So many companies maintain an antiquated mentality and are still driven purely by sales, instead of changing their focus. It’s baffling why sales driven companies remain as such, and maintain their short-term approach when they could be steadily transitioning their organization’s culture into one that embraces being market driven.
Market driven companies surpass their rivals by developing superior levels of ability across the areas of Voice of Customer initiatives to gain keen insights, providing exceptional customer experiences, total customer satisfaction, brand loyalty and advocacy, customer lifetime value.
One sure sign that indicates your company is sales driven is if the marketing and sales teams can’t stop talking about the latest product or service offerings long enough to listen and learn about their customer’s wants and needs. Sales personnel are constantly in touch with existing and prospective customers – these dialogues should be an excellent source to better understand customers.
Sales Driven Companies Focus on Short Term
Companies driven by sales tend to focus primarily on acquiring customers, discounting to grab market share, achieving immediate revenues, and controlling costs. They concentrate heavily on increasing short-term ROI which isn’t necessarily bad, since consumers always have needs that must be satisfied, and those needs create opportunities for sellers.
However, over the long-haul organizations driven by sales grapple with differentiating themselves from their competitors in any way other than pricing. While companies who operate in this manner may reduce some short-term risk, these methods don’t help with developing offerings that endure, which makes long-term success an uphill battle.
Market Driven Helps Understanding Market Dynamics
You’ll see how companies that are genuinely market driven demonstrate an outlook that’s much more long-term, and they develop superior levels of ability across the areas of Voice of Customer initiatives to gain keen insights, providing exceptional customer experiences, total customer satisfaction, retention and loyalty, brand advocacy, and customer lifetime value.
Engaging customers at a level that enables a clear understanding of their needs presumes if customers are delighted, not only will the revenues escalate, higher profit margins will ensue.
Market driven companies are externally focused and look outside the company for the input required to develop solid strategies and make tactical decisions. Being market driven means developing a thorough understanding of market dynamics and consumer needs.
Staying connected to customers and potential customers, and cultivating those important relationships are components of the external focus market driven companies have that equips them to better anticipate market changes.
Maintaining very close links to customers – and therefore to the market, the insight gained by companies that are market driven provides competitive advantages that greatly improve their ability to continually offer real value to customers – and having their offerings more readily adopted by the market.
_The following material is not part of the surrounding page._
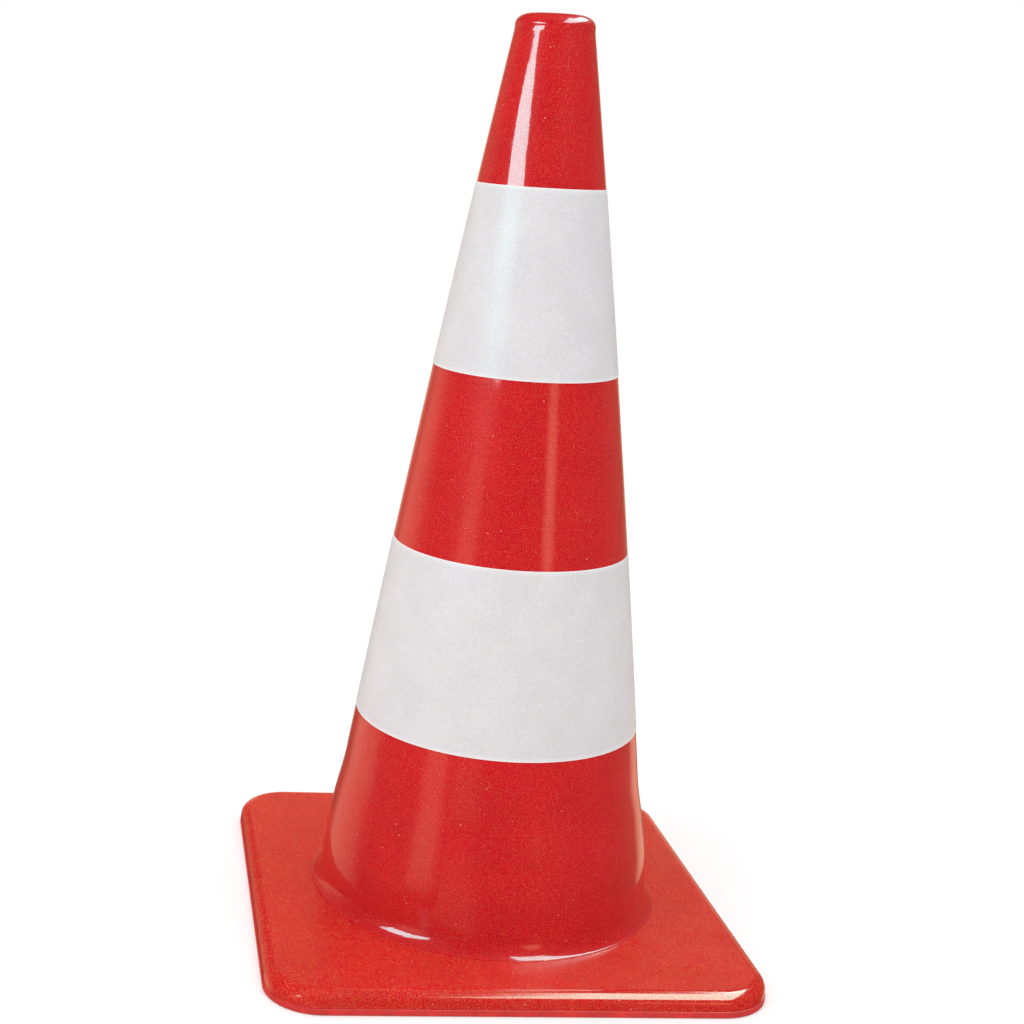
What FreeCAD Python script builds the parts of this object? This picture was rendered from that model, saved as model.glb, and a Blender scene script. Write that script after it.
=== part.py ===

Adapting to Become Market Driven
If your organization is not completely customer-centric, sweeping change isn’t going to happen overnight. It’s completely unrealistic to expect a sales driven or internally focused organization to suddenly have close ties to the market.
It would be like taking the rhythm guitarist from a famous rock band and expecting them to play the saxophone at next week’s stadium concert just because they’re a virtuoso musician. It simply isn’t going to happen without reconditioning.
Rethinking the whole organization and developing new competencies takes time. Executives talk about their companies becoming marketing driven, but having the wherewithal to effectively make such a comprehensive transformation throughout the organization is a different story.
Successfully implementing and carrying out this strategy hinges on whether this mindset becomes central to the company’s composition — including the long-term allocation of sufficient capital and human resources — and an exceptional thought-leader to steer the transition.
The strategies they set quite literally mold the company’s identity, drive business performance, and champion the customer’s needs. Executives operating at this level shoulder great responsibility and need considerable latitude because their obligation to deliver is paramount.
With this realization, it’s apparent that CEOs along with marketing chiefs exert considerable influence in determining the direction of their organizations.
Rising up to these challenges requires highly-experienced marketing executives and the support of CEOs who willingly embrace their Chief Marketing Officers as strategic allies — and recognize the wide-ranging issues that focus directly on delighted customers are key components that are vital to ensuring the company’s success.
CEOs who don’t openly champion the initiatives driven by their senior marketers to continuously instill the concepts of compulsively delivering value to customers, put the long-term success of their companies in jeopardy.